A crise mundial representa, em si, o maior desafio para o processo de integração. A queda da demanda mundial e a ausência de crédito estão contribuindo para o acirramento do protecionismo, que pode se converter no maior perigo para o processo de integração entre os países. Os números do comércio nesses dois primeiros meses do ano revelam uma retração importante, comparativamente aos meses do ano passado.
As exportações brasileiras para o Mercosul experimentaram uma queda que beira os 50%. Neste cenário, não nos parece conveniente a adoção de restrições ao comércio que não contribuem para a superação da crise e, por outro lado, tendem a provocar conflitos setoriais com impactos nas cadeias produtivas.

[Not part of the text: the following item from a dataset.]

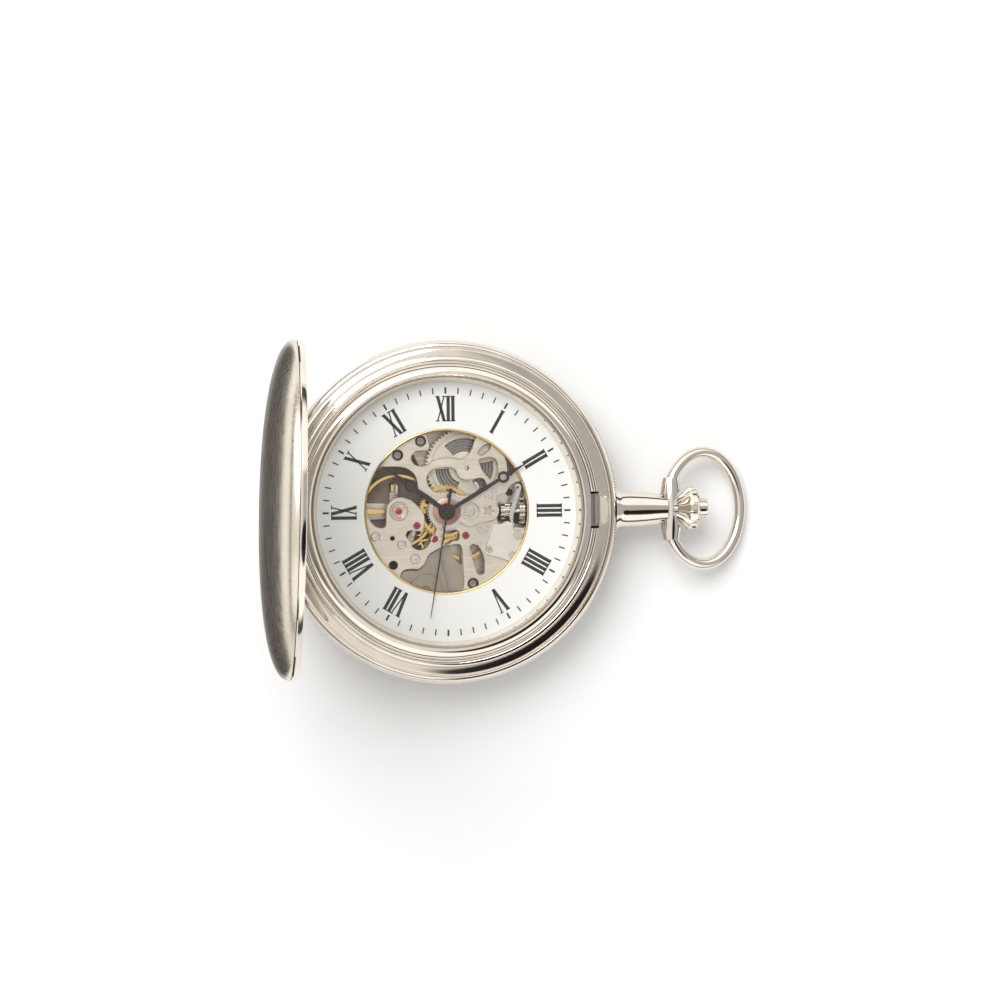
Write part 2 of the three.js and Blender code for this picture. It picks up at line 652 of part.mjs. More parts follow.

A criatividade será importante neste período de dificuldades. Instrumentos como o comércio em moeda local - mecanismo já existente entre Brasil e Argentina - poderão contribuir para a recuperação dos fluxos comerciais. A realização de estudos sobre acesso a novas linhas de crédito e também sobre medidas de aperfeiçoamento do Convênio de Crédito Recíproco - o CCR que é utilizado no comércio na esfera da Aladi - podem apoiar o processo de integração, evitando retrocessos nos compromissos do Mercosul.
Armando Monteiro Neto é presidente da Confederação Nacional da Indústria (CNI).